Share The One Book I Keep Rereading

The One Book I Keep Rereading

Taylor Noel is a corporate marketing manager at Simon and Schuster. She loves literary fiction and memoirs, but will read any book put in her hands. Taylor shares her book obsessions on Instagram @books_with_taylor.

I’m not a rereader. I typically read a book once, love or hate it, and then add it to my bookshelves for safekeeping. Even when I really love a book, I just read it the one time. I often love a book because I read it at the right time in my life, and I’d regret jeopardizing that experience by reading a beloved book again.
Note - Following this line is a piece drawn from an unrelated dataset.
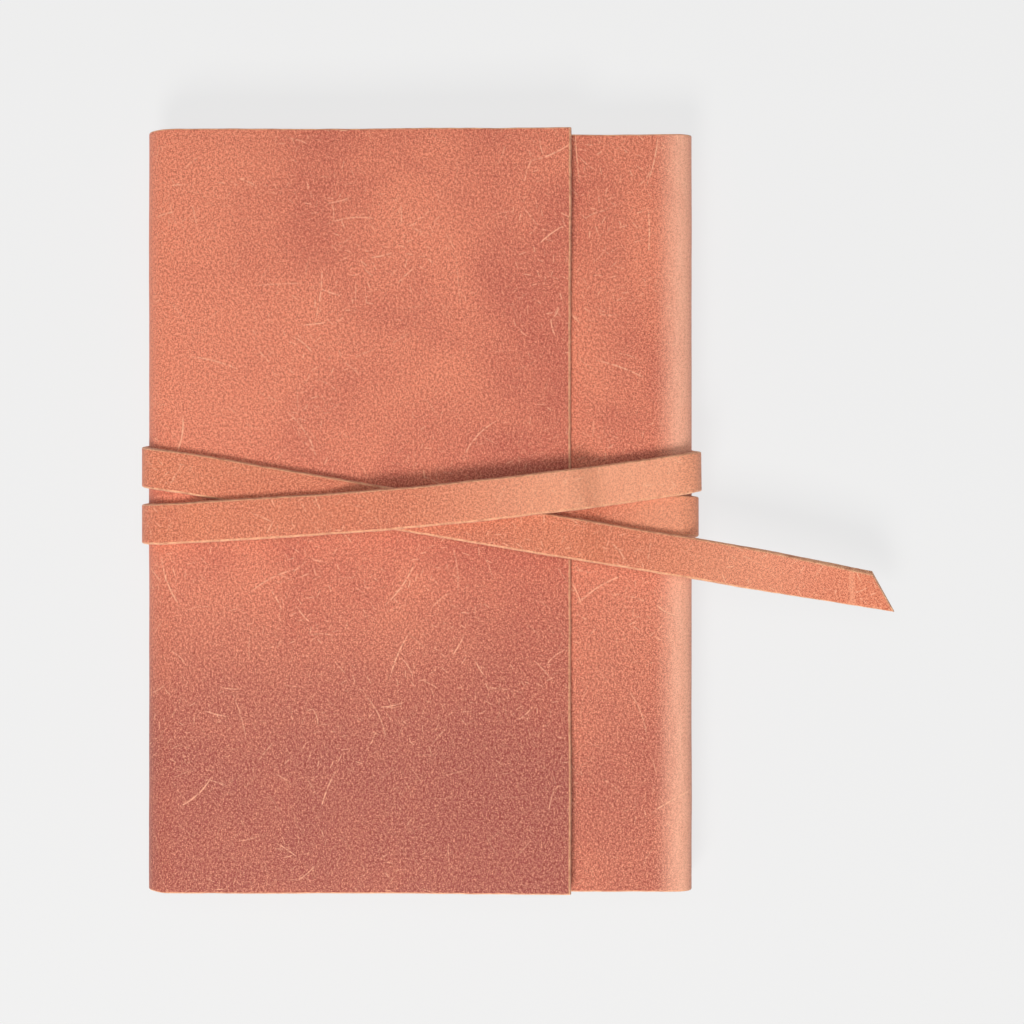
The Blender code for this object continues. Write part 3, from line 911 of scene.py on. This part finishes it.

Joanna Cannon’s debut novel, THE TROUBLE WITH GOATS AND SHEEP, is a rare exception.

I’ve actually read this book three times now. Each time I read it, I love it even more as I pick up on subtle nuances I didn’t catch the previous times. This book is like a comfort food I can turn to when I need guaranteed satisfaction.

THE TROUBLE WITH GOATS AND SHEEP begins when Mrs. Creasy disappears from her English neighborhood one morning in the blistering summer of 1976. Grace, a spirited and precocious ten-year-old, and her best friend Tilly decide to investigate when the adults on The Avenue fail to properly do so. A misinterpreted conversation with the local vicar sends the girls door to door looking for God, believing that He might lead them to Mrs. Creasy.

Thus Grace and Tilly accidentally uncover a complicated series of secrets tied to a fateful event ten years before. As they try to make sense of what they’ve seen and heard, a wider history of deception emerges: a missing baby, a deadly fire, and a town united against an outsider.

A quirky and utterly charming story about a community wrought with secrets and two girls learning what it means to belong, THE TROUBLE WITH GOATS AND SHEEP has it all—endearing characters, an enticing plot, pitch-perfect prose, and expertly executed touches of humor and humanity. Joanna Cannon brilliantly constructs a cast of wildly different characters and an amusing world in which adults do not behave well, but children (mostly) do.

It’s not surprising considering the author is a psychiatrist whose patients inspired her to examine the judgments we form about those who don’t quite fit in and the secrets we keep to protect ourselves—themes she explores in this novel.

Fans of WHERE’D YOU GO, BERNADETTE or THE CURIOUS INCIDENT OF THE DOG IN THE NIGHT-TIME will hurriedly turn the pages of this irresistible book—and then will want to read it all over again.